◆ Aim of the task:
Filter these entries so that only lines with the word "object" remain.

◆ Dataset entries:

_ _ _ _ _ _ _

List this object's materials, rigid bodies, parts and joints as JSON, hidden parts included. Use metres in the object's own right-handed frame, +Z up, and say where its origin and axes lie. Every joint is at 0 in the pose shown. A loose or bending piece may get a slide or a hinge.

_ _ _ _ _ _ _

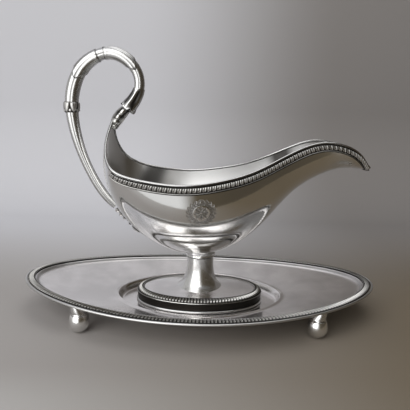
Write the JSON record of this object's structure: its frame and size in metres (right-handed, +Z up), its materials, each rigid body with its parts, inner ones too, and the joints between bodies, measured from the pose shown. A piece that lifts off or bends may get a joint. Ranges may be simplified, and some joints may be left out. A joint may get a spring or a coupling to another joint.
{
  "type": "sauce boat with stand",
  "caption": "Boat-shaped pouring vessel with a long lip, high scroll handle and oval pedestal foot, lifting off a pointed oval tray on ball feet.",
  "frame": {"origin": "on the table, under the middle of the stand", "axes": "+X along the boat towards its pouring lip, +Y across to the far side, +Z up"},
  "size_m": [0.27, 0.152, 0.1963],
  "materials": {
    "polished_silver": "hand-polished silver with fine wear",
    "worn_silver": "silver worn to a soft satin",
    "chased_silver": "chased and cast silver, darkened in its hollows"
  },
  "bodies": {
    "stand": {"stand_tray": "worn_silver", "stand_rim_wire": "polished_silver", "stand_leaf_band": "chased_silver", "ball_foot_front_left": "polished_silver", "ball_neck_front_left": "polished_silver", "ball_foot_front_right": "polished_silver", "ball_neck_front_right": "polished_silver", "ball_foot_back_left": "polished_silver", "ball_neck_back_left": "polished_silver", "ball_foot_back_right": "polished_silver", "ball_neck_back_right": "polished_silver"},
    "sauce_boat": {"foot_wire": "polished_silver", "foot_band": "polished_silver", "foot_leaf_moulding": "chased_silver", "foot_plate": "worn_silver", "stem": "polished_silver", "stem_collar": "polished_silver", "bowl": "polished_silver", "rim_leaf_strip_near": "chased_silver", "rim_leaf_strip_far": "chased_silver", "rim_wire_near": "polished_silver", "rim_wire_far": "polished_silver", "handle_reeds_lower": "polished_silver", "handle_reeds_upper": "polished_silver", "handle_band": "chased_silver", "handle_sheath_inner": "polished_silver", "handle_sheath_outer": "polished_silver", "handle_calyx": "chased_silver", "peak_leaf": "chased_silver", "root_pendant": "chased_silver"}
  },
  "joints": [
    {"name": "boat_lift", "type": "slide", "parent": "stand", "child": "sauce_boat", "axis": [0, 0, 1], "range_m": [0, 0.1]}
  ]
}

_ _ _ _ _ _ _

◆ Exercise solution:
List this object's materials, rigid bodies, parts and joints as JSON, hidden parts included. Use metres in the object's own right-handed frame, +Z up, and say where its origin and axes lie. Every joint is at 0 in the pose shown. A loose or bending piece may get a slide or a hinge.
Write the JSON record of this object's structure: its frame and size in metres (right-handed, +Z up), its materials, each rigid body with its parts, inner ones too, and the joints between bodies, measured from the pose shown. A piece that lifts off or bends may get a joint. Ranges may be simplified, and some joints may be left out. A joint may get a spring or a coupling to another joint.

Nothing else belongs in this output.